Les Roms n’ont jamais eu une vie facile en Hongrie où ils représentent aujourd’hui environ 10% de la population. Mais du fait d’un taux de natalité élevé, ils pourraient, selon les prévisions, atteindre 20% de la population d’ici 2050. Le parti Jobbik exploite abondamment ces chiffres. Ses représentants abordent ouvertement la possibilité d’un déplacement des Roms. Par ailleurs, une partie des Hongrois voit les Roms avant tout comme des criminels (on estime que près de la moitié des prisonniers hongrois sont d’origine rom). Et plus de la moitié de la population, tout en considérant que le Jobbik est un parti dangereux, souhaite un règlement du "problème" rom.
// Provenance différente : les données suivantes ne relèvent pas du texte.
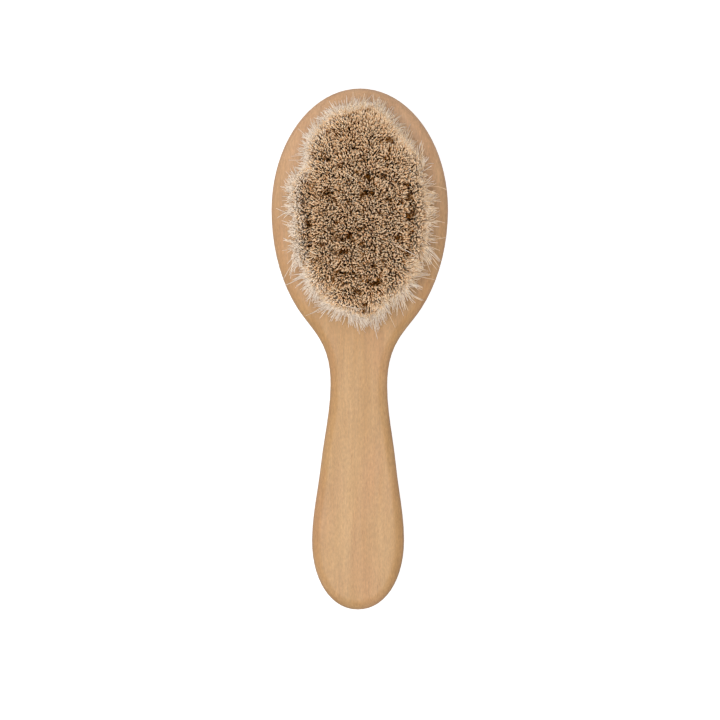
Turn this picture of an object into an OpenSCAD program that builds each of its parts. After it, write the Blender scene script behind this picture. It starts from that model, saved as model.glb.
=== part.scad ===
// Oval wooden hand brush with a paddle handle and a field of soft hair tufts.
//
// Frame, in millimetres: the brush lies on its flat back on z = 0 with the hair up.
// +Y runs from the handle to the crown of the head and +X is to the right.
// The origin is below the middle of the bounding box.
//
// One piece of wood carries a staggered grid of blind holes. Each hole holds one tuft,
// which is a bundle of hair folded in half under a flat metal anchor. The anchor is
// driven across the hole and bites into the wood on both sides.

/* [Body] */
// Overall length, from the foot of the handle to the crown of the head
body_length = 180; // [178:1:184]
// Thickness of the wood, from the flat back to the flat hair face
body_thickness = 12; // [11:0.5:14]
// Radius of the rounded-over edges, on the back and on the hair face
edge_radius = 3.5; // [2:0.5:5]

/* [Head] */
// Greatest width of the head
head_width = 61; // [60:0.5:64]
// Distance from the widest line of the head up to the crown
crown_height = 41.9; // [40:0.1:43]
// Distance from the widest line down to the foot of the head's ellipse
heel_height = 47.8; // [47:0.1:49]

/* [Handle] */
// Greatest width of the handle
handle_width = 31.8; // [30:0.2:33]
// Width of the neck, the narrowest place
neck_width = 19.6; // [18:0.2:21]
// Distance from the foot up to the widest line of the handle
handle_end = 24; // [22:1:26]
// Fullness of the handle's round end: 2 is an ellipse, and more is squarer
end_fullness = 2.1; // [2:0.1:2.6]

/* [Tufts] */
// Free length of the hair above the wood
hair_length = 20; // [16:1:22]
// Diameter of a tuft where it is cut level
tip_diameter = 5.4; // [4:0.1:5.6]
// Spacing of the columns of holes, across the head
column_pitch = 7.2; // [6.8:0.1:7.6]
// Spacing of the holes along a column
row_pitch = 5.2; // [5:0.1:5.4]
// Outward lean of the outermost columns, in degrees
side_lean = 9.5; // [6:0.5:11]
// Outward lean of the outermost rows, in degrees
end_lean = 10; // [6:0.5:11]

/* [Holes and anchors] */
// Diameter of a drilled hole
hole_diameter = 3.5; // [3:0.1:3.7]
// Depth of a hole's straight wall
hole_depth = 7.2; // [6:0.1:7.6]
// Thickness of the anchor strip
anchor_thickness = 0.35; // [0.2:0.05:0.5]
// Height of the anchor strip, along the hole
anchor_height = 1.8; // [1.4:0.1:2.2]
// How far each end of an anchor bites into the wood
anchor_bite = 0.35; // [0.2:0.05:0.5]

/* [Hidden] */
$fn = 48;
tiny = 0.02;  // play between a packed tuft and the wall of its hole
wood_color = [0.83, 0.68, 0.51];
hair_color = [0.66, 0.54, 0.41];
anchor_color = [0.74, 0.75, 0.77];

// The tuft grid: the first row of each column, counted in row pitches from the middle
// of the field, and the number of tufts in that column. Neighbouring columns are
// staggered by half a pitch.
columns = [[-2, 4], [-3.5, 8], [-5, 11], [-4.5, 10], [-4, 8], [-1.5, 5]];
letters = "abcdef";

foot_y = -body_length / 2;
head_y = body_length / 2 - crown_height;  // the widest line of the head
field_y = head_y - 1.4;                   // the middle of the tuft field
drill_point = hole_diameter / 2 * tan(31);
straight_neck = 0.8;  // a tuft keeps the width of its hole this far above the wood
anchor_lift = 0.5;    // from the end of the hole's straight wall to the anchor
trim_height = body_thickness + hair_length;

// --- Names -----------------------------------------------------------------------

function tuft_name(c, r) = str("tuft_", letters[c], r + 1);
function anchors_name(c) = str("anchors_", letters[c]);

// --- Outline of the wood -----------------------------------------------------------

end_steps = 14;    // points round one side of the handle's end
span_steps = 6;    // points in each span of the handle
heel_steps = 9;    // points in the lower part of the head
crown_steps = 20;  // points in the upper part of the head
heel_angle = -45.5;  // where the neck's flare meets the head's ellipse
fullness = 2 / end_fullness;

function head_point(a) = [
    head_width / 2 * cos(a),
    head_y + (a < 0 ? heel_height : crown_height) * sin(a)
];
heel_join = head_point(heel_angle);
heel_slope = head_width / 2 * tan(-heel_angle) / heel_height;

// The handle's half-width at a few stations: [y, half-width, slope]
stations = [
    [foot_y + handle_end, handle_width / 2, 0],
    [foot_y + handle_end + 26, 0.52 * handle_width / 2 + 0.48 * neck_width / 2, -0.104],
    [head_y - 60.6, neck_width / 2, 0],
    [head_y - 44.1, neck_width / 2 + 4.2, 0.637],
    [heel_join[1], heel_join[0], heel_slope]
];

// A smooth curve from station a to station b, at t from 0 to 1
function span_point(a, b, t) = let (h = b[0] - a[0]) [
    (2 * pow(t, 3) - 3 * pow(t, 2) + 1) * a[1] + (pow(t, 3) - 2 * pow(t, 2) + t) * h * a[2]
        + (3 * pow(t, 2) - 2 * pow(t, 3)) * b[1] + (pow(t, 3) - pow(t, 2)) * h * b[2],
    a[0] + h * t
];

// The right side of the outline, from the foot to the crown
side = concat(
    [for (i = [0:end_steps - 1]) let (a = 90 * i / end_steps)
        [handle_width / 2 * pow(sin(a), fullness), foot_y + handle_end * (1 - pow(cos(a), fullness))]],
    [for (s = [0:len(stations) - 2]) for (i = [0:span_steps - 1])
        span_point(stations[s], stations[s + 1], i / span_steps)],
    [for (i = [0:heel_steps - 1]) head_point(heel_angle * (1 - i / heel_steps))],
    [for (i = [0:crown_steps - 1]) head_point(90 * i / crown_steps)],
    [[0, body_length / 2]]
);
side_last = len(side) - 1;
loop_count = 2 * side_last;

function loop_point(i) = let (k = (i + loop_count) % loop_count)
    k <= side_last ? side[k] : [-side[loop_count - k][0], side[loop_count - k][1]];

// The outward direction at a point of the outline, from its two neighbours
function outward(i) = let (d = loop_point(i + 1) - loop_point(i - 1)) [d[1], -d[0]] / norm(d);

// --- Wooden body -------------------------------------------------------------------

edge_bands = 6;  // bands over one rounded edge
last_ring = 2 * edge_bands + 1;

// The rings run from the back to the hair face: a quarter round, a straight wall, a quarter round
function ring_points(k) = let (
    a = 90 * (k > edge_bands ? k - edge_bands - 1 : k - edge_bands) / edge_bands,
    middle = k > edge_bands ? body_thickness - edge_radius : edge_radius,
    inset = edge_radius * (1 - cos(a)),
    z = middle + edge_radius * sin(a)
) [for (i = [0:loop_count - 1]) let (p = loop_point(i) - inset * outward(i)) [p[0], p[1], z]];

// A flat face made of strips that run from the right side to the left side
function cap_strips(ring) = let (first = ring * loop_count) [
    for (i = [0:side_last - 1]) let (
        left_a = (loop_count - i) % loop_count,
        left_b = loop_count - i - 1
    )
    i == 0 ? [first, first + left_b, first + 1]
    : i == side_last - 1 ? [first + i, first + left_a, first + i + 1]
    : [first + i, first + left_a, first + left_b, first + i + 1]
];

function reversed(list) = [for (i = [len(list) - 1:-1:0]) list[i]];

module blank() {
    points = [for (k = [0:last_ring]) each ring_points(k)];
    edge_faces = [
        for (k = [0:last_ring - 1]) for (i = [0:loop_count - 1]) let (
            low = k * loop_count,
            high = low + loop_count,
            next = (i + 1) % loop_count
        ) [low + i, high + i, high + next, low + next]
    ];
    back_faces = [for (face = cap_strips(0)) reversed(face)];
    polyhedron(points = points, faces = concat(edge_faces, back_faces, cap_strips(last_ring)));
}

// --- Tuft places -------------------------------------------------------------------

outer_x = column_pitch * (len(columns) - 1) / 2;
outer_y = row_pitch * 5;

function tuft_place(c, r) = [column_pitch * c - outer_x, row_pitch * (columns[c][0] + r)];

// Moves its children to the mouth of a hole, with their z axis along the hole
module at_tuft(c, r) {
    place = tuft_place(c, r);
    lean_x = atan(tan(side_lean) * place[0] / outer_x);
    lean_y = atan(tan(end_lean) * place[1] / outer_y);
    translate([place[0], field_y + place[1], body_thickness])
        rotate([-lean_y, lean_x, 0])
            children();
}

module round_hole(radius, top) {
    translate([0, 0, -hole_depth]) cylinder(r = radius, h = hole_depth + top);
    translate([0, 0, -hole_depth - drill_point]) cylinder(r1 = 0, r2 = radius, h = drill_point);
}

module anchor_strip() {
    translate([
        -hole_diameter / 2 - anchor_bite,
        -anchor_thickness / 2,
        anchor_lift - hole_depth
    ])
        cube([hole_diameter + 2 * anchor_bite, anchor_thickness, anchor_height]);
}

// --- Sub-parts ---------------------------------------------------------------------

module brush_body() {
    color(wood_color)
        difference() {
            blank();
            for (c = [0:len(columns) - 1])
                for (r = [0:columns[c][1] - 1])
                    at_tuft(c, r) {
                        round_hole(hole_diameter / 2, 2);
                        anchor_strip();
                    }
        }
}

module tuft(c, r) {
    radius = hole_diameter / 2 - tiny;
    color(hair_color)
        difference() {
            at_tuft(c, r)
                difference() {
                    union() {
                        round_hole(radius, straight_neck);
                        translate([0, 0, straight_neck])
                            cylinder(r1 = radius, r2 = tip_diameter / 2, h = hair_length + 1);
                    }
                    anchor_strip();
                }
            // The field is trimmed level after the tufts are set
            translate([-head_width, 0, trim_height]) cube([2 * head_width, body_length, hair_length]);
        }
}

module anchors(c) {
    color(anchor_color)
        for (r = [0:columns[c][1] - 1])
            at_tuft(c, r) anchor_strip();
}

brush_body();
for (c = [0:len(columns) - 1]) for (r = [0:columns[c][1] - 1])
    tuft(c, r);
for (c = [0:len(columns) - 1])
    anchors(c);
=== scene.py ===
"""Looks of an oval wooden brush with soft hair tufts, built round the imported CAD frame.

The scene is in metres, in the frame of the part: the brush lies on its flat back on z = 0,
hair up, handle towards -Y and the crown of the head towards +Y. The hair is worked out in
millimetres, and becomes metres where its meshes are made.
"""

import math

import bpy
import numpy as np
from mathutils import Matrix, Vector, noise


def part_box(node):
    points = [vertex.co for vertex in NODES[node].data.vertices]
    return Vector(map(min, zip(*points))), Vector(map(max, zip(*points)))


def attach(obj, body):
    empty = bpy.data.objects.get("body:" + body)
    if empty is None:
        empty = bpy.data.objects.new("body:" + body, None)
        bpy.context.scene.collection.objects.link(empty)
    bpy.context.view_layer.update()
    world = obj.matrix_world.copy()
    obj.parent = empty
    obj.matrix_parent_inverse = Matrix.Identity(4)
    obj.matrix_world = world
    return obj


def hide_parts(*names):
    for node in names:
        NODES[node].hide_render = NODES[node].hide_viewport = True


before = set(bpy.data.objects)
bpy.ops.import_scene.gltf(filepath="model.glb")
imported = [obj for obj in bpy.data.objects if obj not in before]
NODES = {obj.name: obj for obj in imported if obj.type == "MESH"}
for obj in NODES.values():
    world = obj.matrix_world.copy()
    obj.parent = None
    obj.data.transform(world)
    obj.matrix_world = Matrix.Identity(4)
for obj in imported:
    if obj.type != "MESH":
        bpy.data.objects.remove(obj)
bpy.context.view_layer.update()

MM = 0.001
TUFTS = sorted(n for n in NODES if n.startswith("tuft_"))
ANCHORS = sorted(n for n in NODES if n.startswith("anchors_"))
SURFACE_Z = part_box("brush_body")[1].z  # the hair face of the wood
TRIM_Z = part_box(TUFTS[0])[1].z  # the level that the hair is cut to


# --- Colours and node helpers ------------------------------------------------------

NONE, FULL = (0, 0, 0, 1), (1, 1, 1, 1)  # the ends of a ramp that serves as a mask


def linear(r, g, b):
    """An sRGB colour, 0 to 255, as the linear RGBA that shaders take."""
    channels = [c / 255 for c in (r, g, b)]
    return [c / 12.92 if c <= 0.04045 else ((c + 0.055) / 1.055) ** 2.4 for c in channels] + [1]


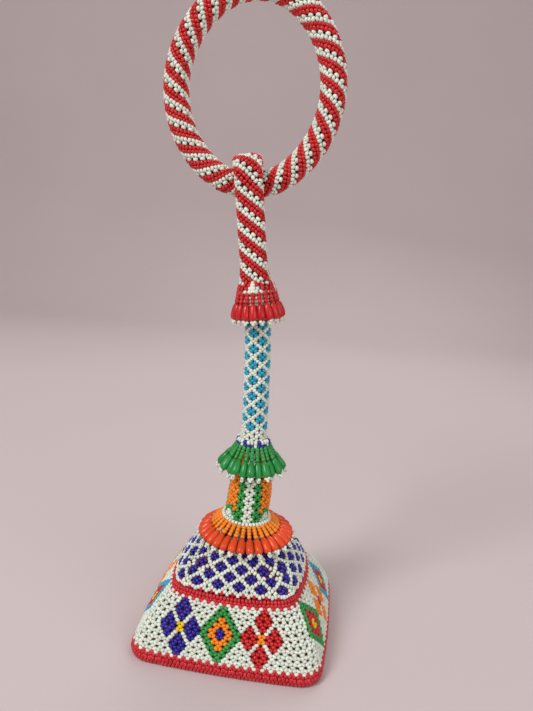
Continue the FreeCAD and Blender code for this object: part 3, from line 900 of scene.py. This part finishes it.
# ---- loop, in its own frame: origin at the knot, +Z along it
LOOP_TURN = Matrix.Rotation(math.radians(LOOP_LEAN), 3, "Y")
LOOP_BEND = RING_TUBE + LOOP_PLAY + LOOP_HALF_THICK
FOOT_Y = LEG_GAP / 2 + LOOP_HALF_THICK
SPREAD = (math.asin(LOOP_BEND / math.hypot(FOOT_Y, LOOP_REACH - BINDING_TOP))
          - math.atan2(FOOT_Y, LOOP_REACH - BINDING_TOP))
LEG = (LOOP_REACH - LOOP_BEND * math.sin(SPREAD) - BINDING_TOP) / math.cos(SPREAD)
LOOP_LENGTH = 2 * LEG + LOOP_BEND * (math.pi + 2 * SPREAD)
LOOP_SKEW, LOOP_SHIFT = 0.17, 0.8  # the soft loop lies a little askew over the ring
CROWN_FLARE, CROWN_PRESS, CROWN_SPAN = 1.0, 1.2, 16.0  # and is spread flat where it bears on it
FOOT_FLARE, FOOT_SPAN = 0.9, 9.0  # its feet are wider, where they go into the binding


def loop_point(local):
    return stem_point(KNOT_S) + LOOP_TURN @ local


def rope_frame(distance):
    """Middle of the rope and its outward direction, in the loop's frame, from the front foot."""
    bent = math.pi / 2 + SPREAD
    angle = min(max((distance - LEG) / LOOP_BEND - bent, -bent), bent)
    outward = Vector((0, math.sin(angle), math.cos(angle)))
    ahead = Vector((0, math.cos(angle), -math.sin(angle)))
    spare = distance - LEG - (angle + bent) * LOOP_BEND
    return Vector((0, 0, LOOP_REACH)) + outward * LOOP_BEND + ahead * spare, outward


def squared(value):
    """Fills out an oval's corners a little."""
    return np.sign(value) * np.abs(value) ** 0.64


def oval_angles(wide, thick, count=720):
    """Angles round an oval against the share of its outline passed."""
    angles = np.linspace(0, math.tau, count + 1)
    x, y = wide * squared(np.cos(angles)), thick * squared(np.sin(angles))
    passed = np.concatenate([[0], np.cumsum(np.hypot(np.diff(x), np.diff(y)))])
    return passed / passed[-1], angles


ROPE_SHARES, ROPE_ANGLES = oval_angles(LOOP_HALF_WIDTH - NET_MIDDLE, LOOP_HALF_THICK - NET_MIDDLE)
FILLER_BEAD = 2.2  # diameter of the beads that close the red stripes
ROPE_CELLS, LOOP_ROWS = 6, 4 * round(LOOP_LENGTH / 10.0)
ROPE_ROW = LOOP_LENGTH / LOOP_ROWS


def rope_point(distance, share, shallow):
    middle, outward = rope_frame(distance)
    angle = float(np.interp(share % 1.0, ROPE_SHARES, ROPE_ANGLES))
    foot = max(0.0, 1 - min(distance, LOOP_LENGTH - distance) / FOOT_SPAN)
    crown = max(0.0, 1 - abs(distance - LOOP_LENGTH / 2) / CROWN_SPAN)
    wide = LOOP_HALF_WIDTH - shallow + FOOT_FLARE * foot + CROWN_FLARE * crown
    thick = LOOP_HALF_THICK - shallow
    across = wide * float(squared(math.cos(angle)))
    deep = thick * float(squared(math.sin(angle)))
    deep -= CROWN_PRESS * crown * max(deep, 0) / thick
    spot = middle + Vector((across, 0, 0)) + outward * deep
    spot.x -= (LOOP_SKEW * spot.y + LOOP_SHIFT) * (1 - foot)
    return loop_point(spot)


def loop_place(x, y, middle_x, middle_y):
    if not 0.0 < y < LOOP_ROWS:
        return None
    return rope_point(y * ROPE_ROW, 0.1 - x / ROPE_CELLS, NET_MIDDLE + 0.3)


def stripe_colour(x, y):
    return "white" if math.floor(y / 2 + x + 0.001) % 2 == 0 else "red"


def striped_net(place, count):
    """The striped net of a rope: a bead in every hole of its red stripes closes them up."""
    fillers = []
    for row in range(count):
        for column in range(ROPE_CELLS):
            x = column + (row % 2) / 2 + 0.5
            ends = [place(x + side, row, x, row) for side in (-0.1, 0.1)]
            if None not in ends and stripe_colour(x, row) == "red":
                fillers.append(bead_between(ends, seed_size(FILLER_BEAD)))
    beads = net(place, range(ROPE_CELLS), range(count), stripe_colour, crossing=(0.2, 0.0))
    return gather(beads, {"red": fillers})


BINDING_TAPER = 0.25  # the binding draws in above the red fringe's cord


def binding_halves(z):
    """Half axes of the binding at a height above the knot."""
    share = min(max((z + BINDING_BOTTOM) / (BINDING_SHOULDER + BINDING_BOTTOM), 0), 1)
    wide = LOOP_HALF_WIDTH + BINDING_WALL
    deep = LEG_GAP / 2 + 2 * LOOP_HALF_THICK + BINDING_WALL
    drawn_in = BINDING_TAPER * max(z - RED_CORD_FOOT, 0)
    return (BINDING_FOOT + (wide - BINDING_FOOT) * share - drawn_in,
            BINDING_FOOT + (deep - BINDING_FOOT) * share - drawn_in)


def binding_point(z, angle, proud=0.0):
    wide, deep = binding_halves(z)
    return loop_point(oval_spot(wide + proud, deep + proud, angle, z))


BINDING_LINES = (-0.6, 1.2, 3.0, 4.8, 6.6, 8.4)  # heights of the white rows over the knot
BINDING_BEAD, BINDING_PITCH, BINDING_PROUD = 1.75, 1.8, 0.3
SHOULDER_BEAD = 2.3  # and rows of height, how far proud, and count:
SHOULDER_LINES = ((11.4, 0.8, 34), (13.0, 0.8, 33), (14.5, 0.6, 30), (15.6, 0.1, 26))
WEDGE, WEDGE_STEP = 0.075, 0.018  # half width of the white wedge, and how it narrows, in turns
TURN_PITCH, TURN_DEPTH = 0.9, 0.16  # turns of the binding's cord


def shoulder_colour(share, row):
    """The loop's stripes carried down over its binding, with a white wedge in front."""
    turned = abs((share - 0.75 + 0.5) % 1.0 - 0.5)
    return "white" if turned < WEDGE - WEDGE_STEP * row or turned % 0.25 > 0.2 else "red"


def oval_outline(wide, deep):
    """Length round an oval with these half axes, near enough."""
    mean = math.sqrt((3 * wide + deep) * (wide + 3 * deep))
    return math.pi * (3 * (wide + deep) - mean)


def binding_row(row, z, proud, count, colour_at, diameter):
    """A closed row of beads, evenly spaced, round the binding; no count fills the row."""
    wide, deep = (half + proud for half in binding_halves(z))
    shares, angles = oval_angles(wide, deep)
    offset = 0.5 * (row % 2)

    def point(share):
        return binding_point(z, float(np.interp(share % 1.0, shares, angles)), proud)

    count = count or round(oval_outline(wide, deep) / BINDING_PITCH)
    return circle_of_beads(point, count, lambda bead: colour_at((bead + offset) / count),
                           diameter, offset)


def build_loop():
    lay("loop", striped_net(loop_place, LOOP_ROWS), "loop", "striped_beads", ["loop_net"])
    stations = []
    for distance in np.linspace(0, LOOP_LENGTH, 110):
        lap = 0.12 * math.sin(distance * 2.1)
        stations.append([rope_point(float(distance), step / 24, BEAD_LAYER + 0.1 - lap)
                         for step in range(24)])
    skin("loop_rope_cover", stations, handle_cloth, "loop", ["loop_rope"])
    stations = []
    for z in np.linspace(-BINDING_BOTTOM, BINDING_TOP, 64):
        turns = TURN_DEPTH * math.sin(z * 2 * math.pi / TURN_PITCH)
        stations.append([binding_point(float(z), math.tau * step / 36, turns - TURN_DEPTH)
                         for step in range(36)])
    skin("loop_binding_cord", stations, pale_cord, "loop", ["loop_binding"])
    rows = [binding_row(row, z, BINDING_PROUD, None, lambda share: "white", BINDING_BEAD)
            for row, z in enumerate(BINDING_LINES)]
    for row, (z, proud, count) in enumerate(SHOULDER_LINES):
        rows.append(binding_row(row, z, proud, count, lambda share: shoulder_colour(share, row),
                                SHOULDER_BEAD))
    lay("binding", gather(*rows), "loop", "striped_beads", None, "white_beads")


# ---- ring handle: an oval of four tangent arcs
RING_SHIFT = -1.4  # the ring hangs a little to the left in the loop's eye
RING_MIDDLE = loop_point(Vector((0, 0, LOOP_REACH))) + Vector((RING_SHIFT, 0, RING_HALF_HEIGHT))
END_Z = RING_HALF_HEIGHT - RING_END_RADIUS
SIDE_RADIUS = ((RING_HALF_WIDTH ** 2 + END_Z ** 2 - RING_END_RADIUS ** 2)
               / (2 * (RING_HALF_WIDTH - RING_END_RADIUS)))
RING_TURN = math.atan2(END_Z, SIDE_RADIUS - RING_HALF_WIDTH)
RING_ARCS = (
    (Vector((0, 0, END_Z)), RING_END_RADIUS, RING_TURN, math.pi - 2 * RING_TURN),
    (Vector((SIDE_RADIUS - RING_HALF_WIDTH, 0, 0)), SIDE_RADIUS, math.pi - RING_TURN,
     2 * RING_TURN),
    (Vector((0, 0, -END_Z)), RING_END_RADIUS, math.pi + RING_TURN, math.pi - 2 * RING_TURN),
    (Vector((RING_HALF_WIDTH - SIDE_RADIUS, 0, 0)), SIDE_RADIUS, -RING_TURN, 2 * RING_TURN),
)
RING_LENGTH = sum(radius * sweep for centre, radius, start, sweep in RING_ARCS)
RING_ROWS, RING_SLIP = 4 * 29, 0.4  # rows round it, and how far the net is slipped back, in rows
RING_ROW = RING_LENGTH / RING_ROWS


def ring_point(distance, share, radius):
    """A point round the ring's tube, share going once round the tube from its outside."""
    distance %= RING_LENGTH
    for centre, arc, start, sweep in RING_ARCS:
        if distance <= arc * sweep:
            break
        distance -= arc * sweep
    angle = start + distance / arc
    spoke = Vector((math.cos(angle), 0, math.sin(angle)))
    round_it = math.tau * share
    tube = spoke * math.cos(round_it) + Vector((0, 1, 0)) * math.sin(round_it)
    return RING_MIDDLE + centre + spoke * arc + tube * radius


def ring_place(x, y, middle_x, middle_y):
    return ring_point((y - RING_SLIP) * RING_ROW, x / ROPE_CELLS, RING_TUBE - NET_MIDDLE)


def build_ring():
    lay("ring", striped_net(ring_place, RING_ROWS), "ring", "striped_beads", ["ring_net"])
    steps, lap_steps, lap_height = 210, 2.1, 0.2
    stations = []
    for step in range(steps):
        ring = []
        for index in range(24):
            lap = ((step / lap_steps + index / 24) % 1.0) * lap_height
            ring.append(ring_point(RING_LENGTH * step / steps, index / 24,
                                   RING_TUBE - BEAD_LAYER - lap_height + lap))
        stations.append(ring)
    skin("ring_hoop_tape", stations, handle_cloth, "ring", ["ring_hoop"], closed=True)


def build_cords():
    cord_ring("orange", lambda angle: round_stem(ORANGE_CORD_S, angle, ORANGE_CORD), "body")
    cord_ring("green", lambda angle: round_stem(GREEN_CORD_S, angle, STEM_NET + CORD_SEAT), "body")
    cord_ring("red", lambda angle: binding_point(RED_CORD_Z, angle, CORD_SEAT), "loop", 56)


build_head()
build_head_cloth()
build_stem()
build_bands()
build_fringes()
build_loop()
build_ring()
build_cords()


# ---- floor, backdrop and lights
def backdrop():
    """Pale cloth laid flat and curved up a wall well behind."""
    outline = [(-3.0, 0.0), (1.0, 0.0)]
    for angle in np.linspace(0.15, math.pi / 2, 10):
        outline.append((1.0 + 0.5 * math.sin(angle), 0.5 - 0.5 * math.cos(angle)))
    outline.append((1.5, 3.0))
    form = bmesh.new()
    steps = len(outline) - 1
    bmesh.ops.create_grid(form, x_segments=1, y_segments=steps, size=3.0)
    for vert in form.verts:
        vert.co.y, vert.co.z = outline[round((vert.co.y + 3.0) / 6.0 * steps)]
    bmesh.ops.recalc_face_normals(form, faces=form.faces)
    mesh = to_mesh("floor", form)
    mesh.shade_smooth()
    finish = Finish("pale_floor", specular_ior_level=0.1)
    cloudy = finish.noise(3.0, 2.0)
    finish.set("Base Color", finish.mix(cloudy, srgb(205, 193, 193), srgb(198, 186, 186)))
    finish.set("Roughness", cloudy * 0.1 + 0.85)
    mesh.materials.append(finish.material)
    add_object("floor", mesh)


LAMPS_AIM = (0, 0, 0.16)  # half way up the rattle, in metres


def lamp(name, place, size, power):
    light = bpy.data.lights.new(name, "AREA")
    light.shape, light.size, light.energy = "DISK", size, power
    holder = add_object(name, light)
    holder.location = place
    ahead = Vector(LAMPS_AIM) - Vector(place)
    holder.rotation_euler = ahead.to_track_quat("-Z", "Y").to_euler()


backdrop()
lamp("key", (-0.91, -1.04, 1.3), 0.65, 20.0)
lamp("fill", (0.9, -0.7, 0.55), 0.9, 3.8)
lamp("back_fill", (0.1, 0.9, 0.9), 0.9, 4.0)
world = bpy.data.worlds.new("pale_room")
bpy.context.scene.world = world
world.use_nodes = True
background = world.node_tree.nodes["Background"].inputs
background["Color"].default_value, background["Strength"].default_value = srgb(222, 214, 213), 0.6
bpy.context.scene.view_settings.view_transform = "Standard"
Le succès du Jobbik soulève des inquiétudes dans la Slovaquie voisine, que les représentants du Jobbik considèrent volontiers comme un appendice de la Hongrie leur appartenant historiquement de droit. Pour le Premier ministre hongrois Gordon Bajnai, la réussite des extrémistes aux élections européennes constitue un grand problème, en particulier dans son propre pays : avec le parti d’opposition de droite, le Fidesz, grand vainqueur des européennes, le Jobbik commence à demander avec insistance la tenue d’élections législatives anticipées.

ITALIE

Des milices qui rappellent les heures sombres du fascisme

Chemise brune, aigle impérial cousu sur la casquette et brassard noir avec le "soleil noir" cher aux SS. Tel est l'uniforme de la Garde nationale italienne (GNI), même si son fondateur, Gaetano Saya, se dit étonné des accusations d'apologie du fascisme, formulées par le Parquet de Milan. Selon Saya, la GNI, qui compterait 2 3000 inscrits, n'est pas une organisation paramilitaire, mais un corps d'auto-défence citoyen parfaitement en règle avec le récent décret du gouvernement qui autorise les citoyens à organiser des "rondes" dans leur quartier. "Nous sommes nationalistes", dit-il. "Je ne me sens pas fasciste. Et de toute façon le seul jugement que je crains, c'est celui de dieu. Les juges de gauche, je m'en fous", explique-t-il au Corriere della Sera, tout en citant le Duce.

Face au risque d'une prolifération incontrôlable des milices, le ministre de l'Intérieur, Roberto Maroni, défend la bonté de son décret et affirme que son parti, la Ligue du Nord, n'y renoncera pas.